*Given instruction*. Print verbatim the opening line of the material and every subsequent line through the one containing "return pull[..., 0]".
########################################
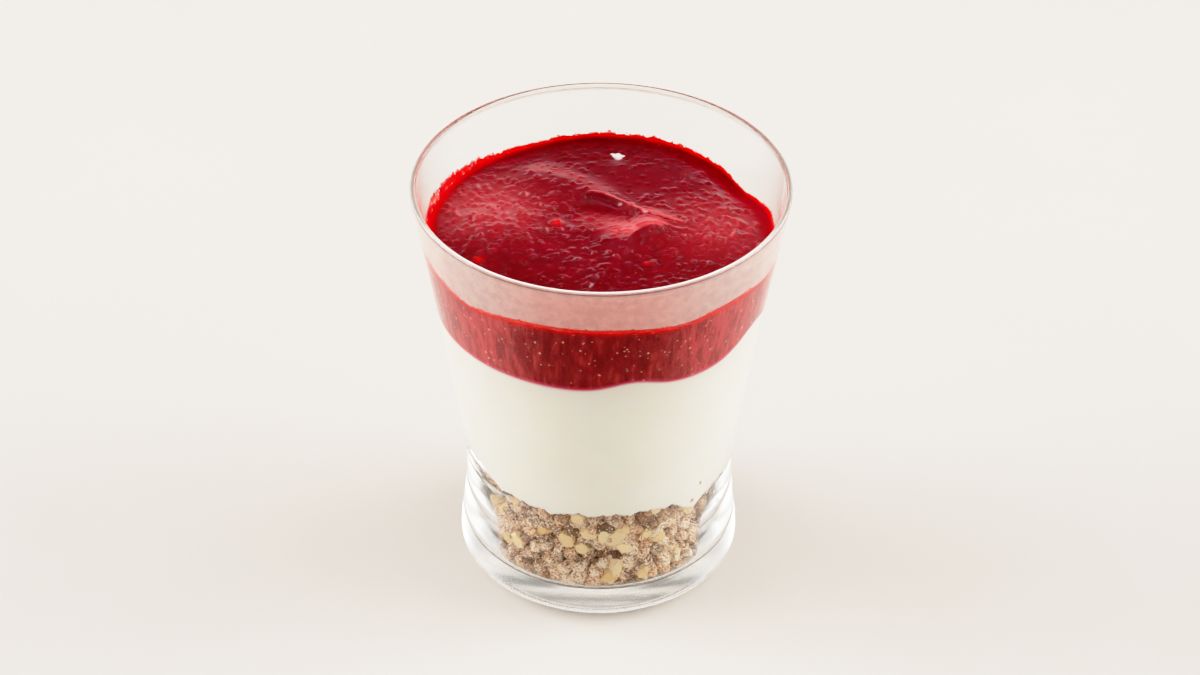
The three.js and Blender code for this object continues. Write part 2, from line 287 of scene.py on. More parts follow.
def pulp_noise(x, y, size, seed):
    """Smooth noise between about -1 and 1, with features of a size, the same on every run."""
    gradients = np.random.default_rng(seed).normal(size=(256, 2))
    gradients /= np.linalg.norm(gradients, axis=1)[:, None]
    shuffle = np.random.default_rng(seed + 1).permutation(256)
    u, v = x / size + 71.3, y / size + 37.7
    left, low = np.floor(u).astype(int), np.floor(v).astype(int)
    across, along = u - left, v - low

    def corner(step_u, step_v):
        pick = shuffle[(shuffle[(left + step_u) % 256] + low + step_v) % 256]
        pull = gradients[pick]
        return pull[..., 0] * (across - step_u) + pull[..., 1] * (along - step_v)

    ease_u = across**3 * (across * (across * 6 - 15) + 10)
    ease_v = along**3 * (along * (along * 6 - 15) + 10)
    bottom = corner(0, 0) * (1 - ease_u) + corner(1, 0) * ease_u
    top = corner(0, 1) * (1 - ease_u) + corner(1, 1) * ease_u
    return 1.5 * (bottom * (1 - ease_v) + top * ease_v)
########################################
*Expected answer*.
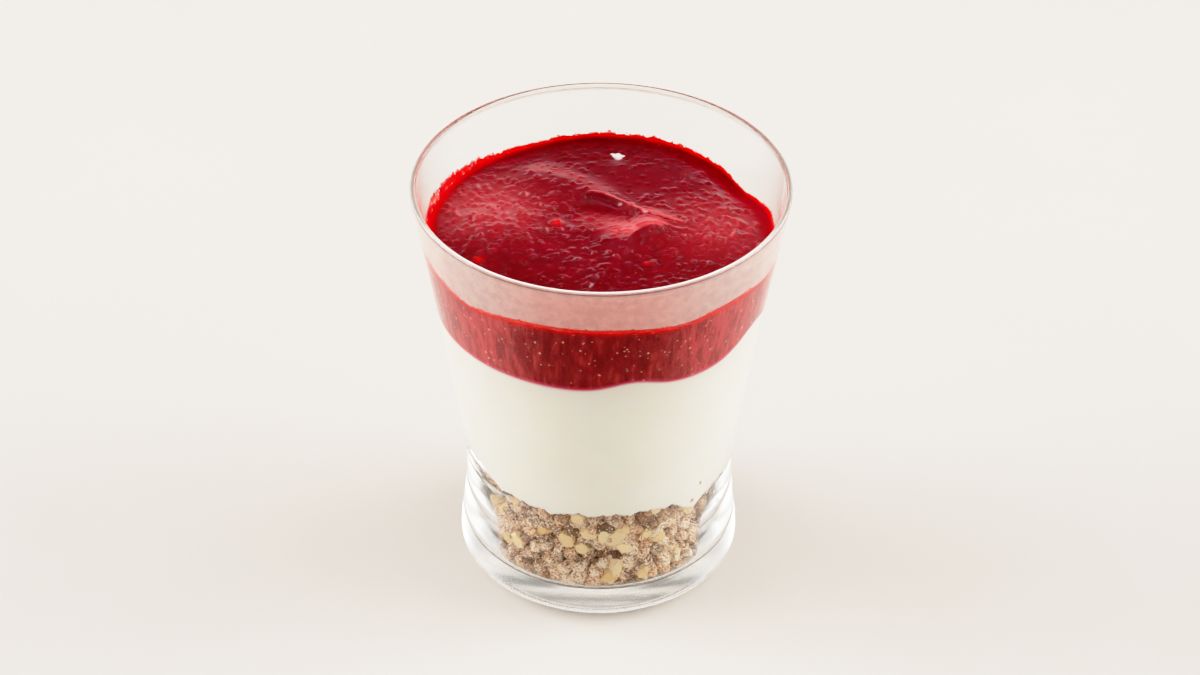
The three.js and Blender code for this object continues. Write part 2, from line 287 of scene.py on. More parts follow.
def pulp_noise(x, y, size, seed):
    """Smooth noise between about -1 and 1, with features of a size, the same on every run."""
    gradients = np.random.default_rng(seed).normal(size=(256, 2))
    gradients /= np.linalg.norm(gradients, axis=1)[:, None]
    shuffle = np.random.default_rng(seed + 1).permutation(256)
    u, v = x / size + 71.3, y / size + 37.7
    left, low = np.floor(u).astype(int), np.floor(v).astype(int)
    across, along = u - left, v - low

    def corner(step_u, step_v):
        pick = shuffle[(shuffle[(left + step_u) % 256] + low + step_v) % 256]
        pull = gradients[pick]
        return pull[..., 0] * (across - step_u) + pull[..., 1] * (along - step_v)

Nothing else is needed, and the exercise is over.